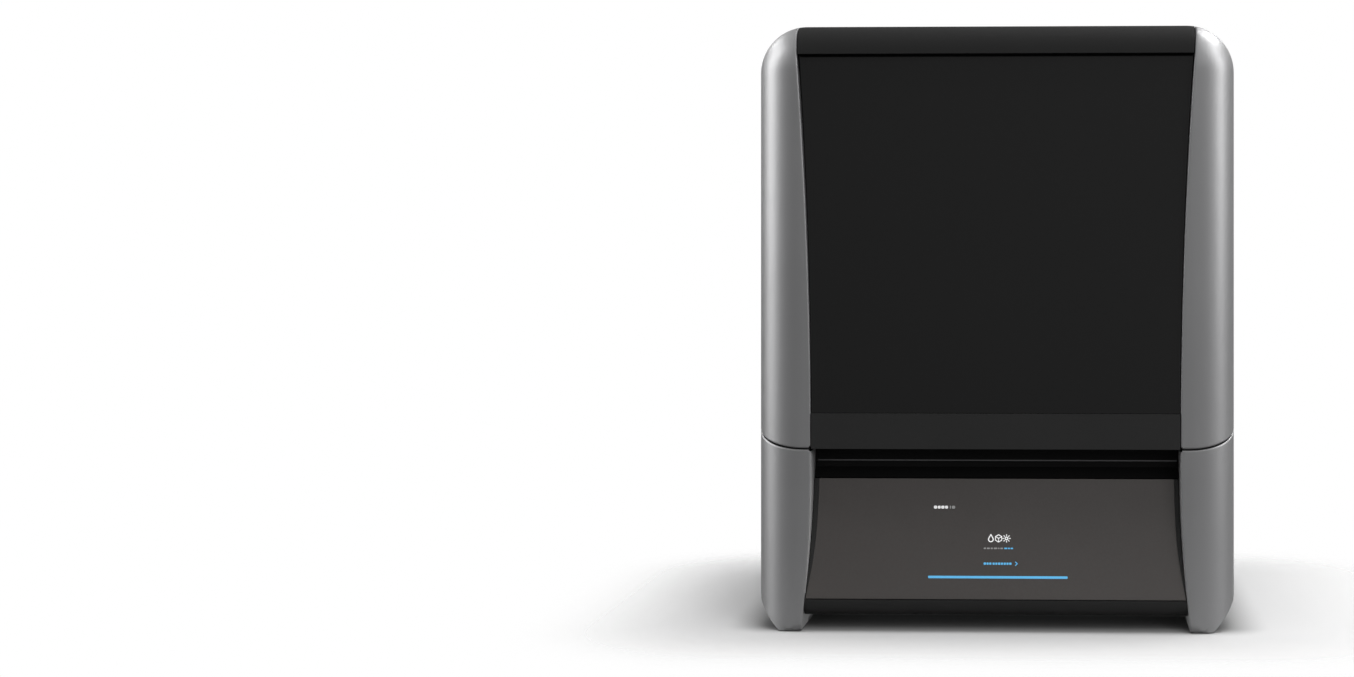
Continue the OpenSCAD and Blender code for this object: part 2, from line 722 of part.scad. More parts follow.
module carriage_plate() color("lightgray") difference() {
    box([-column_x, carriage_face_y, carriage_z], [column_x, carriage_face_y + 10, carriage_z + carriage_h]);
    for (x = [-60, -48, 48, 60], z = [9, 23, 47, 61])
        translate([x * 0.9, carriage_face_y, carriage_z + z]) rotate([90, 0, 0]) cylinder(30, r = 1.7, center = true);
}

module rail_blocks() color("gray") both_sides() for (z = [carriage_z + 2, carriage_z + 38]) difference() {
    box([rail_x - 13.5, carriage_face_y + 10, z], [rail_x + 13.5, rail_back_y - 1.5, z + 30]);
    box([rail_x - rail_w / 2 - 0.4, rail_face_y - 0.4, z - 1], [rail_x + rail_w / 2 + 0.4, rail_back_y, z + 31]);
}

module screw_nut() color("goldenrod") difference() {
    union() {
        translate([0, screw_y, carriage_z + 25]) cylinder(35, r = 14);
        box([-12, carriage_face_y + 10, carriage_z + 30], [12, screw_y - 8, carriage_z + 56]);
    }
    translate([0, screw_y, carriage_z]) cylinder(80, r = screw_r + run_fit);
}

module ball_screw() color("whitesmoke") translate([0, screw_y, 0]) {
    cylinder_span(deck_z + 8, 436.5, screw_r);
    cylinder_span(126, deck_z + 8, 9.5);
    cylinder_span(113, 126, 4);
}
module cylinder_span(z_low, z_high, r) translate([0, 0, z_low]) cylinder(z_high - z_low, r = r);

// Cross-section of the dovetail, grown by gap
module dovetail(gap) polygon([[-10 - gap, dovetail_z - 2], [10 + gap, dovetail_z - 2],
    [10 + gap, dovetail_z], [15 + gap, dovetail_z + dovetail_h + gap],
    [-15 - gap, dovetail_z + dovetail_h + gap], [-10 - gap, dovetail_z]]);

module lift_arm() color("silver") {
    block_low = dovetail_z - 1;
    difference() {
        union() {
            box([-32, -72, arm_low_z + 15], [32, carriage_face_y, arm_top_z]);
            box([-32, -72, block_low], [32, 10, arm_top_z]);
        }
        translate([0, light_y, 0]) along_y(far) dovetail(0.35);
        translate([0, lever_y, arm_low_z]) cylinder(40, r = 4 + run_fit);
        translate([0, 42, arm_top_z]) cylinder(40, r = 14, center = true);
    }
    both_sides() translate([29, 0, 0]) along_x(6) polygon([[8, arm_low_z], [8, arm_top_z],
        [carriage_face_y, arm_top_z], [carriage_face_y, carriage_z + 8], [70, carriage_z + 8],
        [70, arm_low_z]]);
}

module clamp_lever() color([0.1, 0.1, 0.1]) translate([0, lever_y, 0]) {
    cylinder_span(dovetail_z + dovetail_h + 0.8, arm_top_z + 1, 4);
    cylinder_span(arm_top_z + 0.4, arm_top_z + 12, 12);
    box([-6, -66, arm_top_z + 5], [6, 0, arm_top_z + 12]);
    translate([0, -66, arm_top_z + 5]) cylinder(7, r = 6);
}

module platform_plate() color("lightgray") translate([0, light_y, 0]) {
    difference() {
        translate([0, 0, platform_z + 4]) cube([platform_w, platform_d, 8], center = true);
        for (x = [-1, 1], y = [-1, 1]) translate([x * (platform_w / 2 - 8), y * (platform_d / 2 - 8), platform_z - 1])
            cylinder(20, r = 2.2);
    }
    difference() {
        translate([0, 0, platform_z + 14.5]) cube([platform_w - 30, platform_d - 30, 13], center = true);
        for (x = [-1, 1]) translate([x * 50, 0, platform_z + 21]) cube([50, platform_d - 46, 18], center = true);
    }
}

module platform_mount() color("gray") {
    translate([0, light_y, 0]) {
        difference() {
            translate([0, 0, platform_z + 24]) cube([70, 70, 6], center = true);
            for (x = [-28, 28], y = [-28, 28]) translate([x, y, platform_z + 18]) cylinder(12, r = 2.6);
        }
        cylinder_span(platform_z + 27, dovetail_z - 1.5, 16);
    }
    translate([0, light_y - 1, 0]) along_y(74) dovetail(0);
}

module levelling_screws() color("silver") for (x = [-28, 28], y = [-28, 28])
    translate([x, light_y + y, platform_z + 27]) socket_screw(2.5, 4.5, 4, 6);

// ---------- Vat ----------

// Box with four round upright corners, centred on the screen
module round_box(w, d, r, z_low, z_high) translate([0, light_y, z_low]) {
    h = z_high - z_low;
    translate([0, 0, h / 2]) cube([w - 2 * r, d, h], center = true);
    for (side = [-1, 1]) translate([side * (w / 2 - r / 2), 0, h / 2]) cube([r, d - 2 * r, h], center = true);
    for (fx = [0, 1], fy = [0, 1]) mirror([fx, 0, 0]) mirror([0, fy, 0])
        translate([w / 2 - r, d / 2 - r, 0]) linear_extrude(h) quarter_disc(r);
}

module vat_frame() color("darkgray") {
    ring_w = vat_w - 20;
    ring_d = vat_d - 20;
    difference() {
        round_box(vat_w, vat_d, 14, vat_low_z, vat_top_z);
        round_box(vat_w - 2 * vat_wall, vat_d - 2 * vat_wall, 10, film_z + 3, vat_top_z + 1);
        round_box(vat_w - 44, vat_d - 44, 8, 0, film_z + 4);
        round_box(ring_w, ring_d, 10, 0, film_z + film_t);
    }
    translate([0, light_y - vat_d / 2 - 8, vat_top_z - 10]) difference() {
        cube([110, 17, 8], center = true);
        translate([0, 1, 0]) cube([80, 9, 20], center = true);
    }
}

module vat_film() color("lightyellow") round_box(vat_w - 20.4, vat_d - 20.4, 9.8, film_z, film_z + film_t);

module film_ring() color("gray") difference() {
    round_box(vat_w - 20.4, vat_d - 20.4, 9.8, vat_low_z, film_z);
    round_box(vat_w - 44, vat_d - 44, 8, 0, far);
}

module vat_knob() color([0.1, 0.1, 0.1]) translate([knob_x, light_y, 0]) difference() {
    union() {
        translate([-3, 0, deck_z + 0.4]) cylinder(12, r = 11);
        translate([0, 0, deck_z + 12.4]) cylinder(12, r = 12.5);
        translate([0, 0, deck_z + 26]) cube([6, 24, 6], center = true);
    }
    translate([0, 0, deck_z]) cylinder(20, r = 3 + run_fit);
}
module vat_knob_right() vat_knob();
module vat_knob_left() mirror([1, 0, 0]) vat_knob();

base_pan();
lower_cheek_left();
lower_cheek_right();
front_fascia();
touch_glass();
display_module();
display_board();
recess_liner();
deck_plate();
seal_frame();
hood_seal();
lcd_frame();
lcd_panel();
light_box();
lens_array();
led_board();
heat_sink();
engine_fan_frame();
mainboard();
power_supply();
rear_panel();
power_inlet();
io_ports();
foot_pads();
z_column();
linear_rails();
screw_bearings();
z_motor();
limit_sensor();
tower_cover();
hinge_brackets();
rear_fan_frame();
carbon_filter();
case_screws();
hood_cheek_left();
hood_cheek_right();
hood_top_cover();
hood_front_band();
hood_window();
window_frame();
hood_liner();
hinge_arms();
hinge_pins();
carriage_plate();
rail_blocks();
screw_nut();
lift_arm();
ball_screw();
platform_plate();
platform_mount();
levelling_screws();
clamp_lever();
vat_frame();
vat_film();
film_ring();
vat_knob_left();
vat_knob_right();
engine_fan_rotor();
rear_fan_rotor();
power_rocker();
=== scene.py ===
"""Looks of the desktop resin printer: camera, light, materials and fine pieces."""
import json
import math

import bmesh
import bpy
from mathutils import Matrix, Vector


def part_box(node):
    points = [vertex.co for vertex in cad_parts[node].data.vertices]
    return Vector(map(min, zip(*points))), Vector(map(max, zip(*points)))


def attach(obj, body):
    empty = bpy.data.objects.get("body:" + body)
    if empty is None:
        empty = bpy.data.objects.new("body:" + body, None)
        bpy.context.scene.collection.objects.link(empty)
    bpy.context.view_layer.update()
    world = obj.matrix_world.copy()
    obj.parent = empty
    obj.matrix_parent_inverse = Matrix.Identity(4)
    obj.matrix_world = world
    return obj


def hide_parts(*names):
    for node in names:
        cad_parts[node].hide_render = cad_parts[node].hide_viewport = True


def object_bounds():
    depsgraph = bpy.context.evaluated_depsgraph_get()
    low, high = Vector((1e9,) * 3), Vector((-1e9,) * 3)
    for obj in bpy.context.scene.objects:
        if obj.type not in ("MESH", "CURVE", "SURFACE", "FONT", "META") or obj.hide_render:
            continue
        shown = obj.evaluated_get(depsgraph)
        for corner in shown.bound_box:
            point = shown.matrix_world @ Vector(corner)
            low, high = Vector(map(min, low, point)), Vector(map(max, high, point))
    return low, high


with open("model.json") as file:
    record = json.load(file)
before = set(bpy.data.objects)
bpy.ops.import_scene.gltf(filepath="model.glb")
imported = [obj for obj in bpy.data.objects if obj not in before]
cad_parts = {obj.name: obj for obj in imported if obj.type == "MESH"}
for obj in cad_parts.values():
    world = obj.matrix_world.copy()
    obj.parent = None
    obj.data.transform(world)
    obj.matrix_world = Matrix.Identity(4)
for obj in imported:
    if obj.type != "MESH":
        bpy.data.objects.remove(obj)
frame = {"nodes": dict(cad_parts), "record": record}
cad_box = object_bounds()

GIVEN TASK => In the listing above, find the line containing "base_pan();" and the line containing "for corner in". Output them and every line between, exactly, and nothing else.

ANSWER TO THE TASK =>
base_pan();
lower_cheek_left();
lower_cheek_right();
front_fascia();
touch_glass();
display_module();
display_board();
recess_liner();
deck_plate();
seal_frame();
hood_seal();
lcd_frame();
lcd_panel();
light_box();
lens_array();
led_board();
heat_sink();
engine_fan_frame();
mainboard();
power_supply();
rear_panel();
power_inlet();
io_ports();
foot_pads();
z_column();
linear_rails();
screw_bearings();
z_motor();
limit_sensor();
tower_cover();
hinge_brackets();
rear_fan_frame();
carbon_filter();
case_screws();
hood_cheek_left();
hood_cheek_right();
hood_top_cover();
hood_front_band();
hood_window();
window_frame();
hood_liner();
hinge_arms();
hinge_pins();
carriage_plate();
rail_blocks();
screw_nut();
lift_arm();
ball_screw();
platform_plate();
platform_mount();
levelling_screws();
clamp_lever();
vat_frame();
vat_film();
film_ring();
vat_knob_left();
vat_knob_right();
engine_fan_rotor();
rear_fan_rotor();
power_rocker();
=== scene.py ===
"""Looks of the desktop resin printer: camera, light, materials and fine pieces."""
import json
import math

import bmesh
import bpy
from mathutils import Matrix, Vector


def part_box(node):
    points = [vertex.co for vertex in cad_parts[node].data.vertices]
    return Vector(map(min, zip(*points))), Vector(map(max, zip(*points)))


def attach(obj, body):
    empty = bpy.data.objects.get("body:" + body)
    if empty is None:
        empty = bpy.data.objects.new("body:" + body, None)
        bpy.context.scene.collection.objects.link(empty)
    bpy.context.view_layer.update()
    world = obj.matrix_world.copy()
    obj.parent = empty
    obj.matrix_parent_inverse = Matrix.Identity(4)
    obj.matrix_world = world
    return obj


def hide_parts(*names):
    for node in names:
        cad_parts[node].hide_render = cad_parts[node].hide_viewport = True


def object_bounds():
    depsgraph = bpy.context.evaluated_depsgraph_get()
    low, high = Vector((1e9,) * 3), Vector((-1e9,) * 3)
    for obj in bpy.context.scene.objects:
        if obj.type not in ("MESH", "CURVE", "SURFACE", "FONT", "META") or obj.hide_render:
            continue
        shown = obj.evaluated_get(depsgraph)
        for corner in shown.bound_box:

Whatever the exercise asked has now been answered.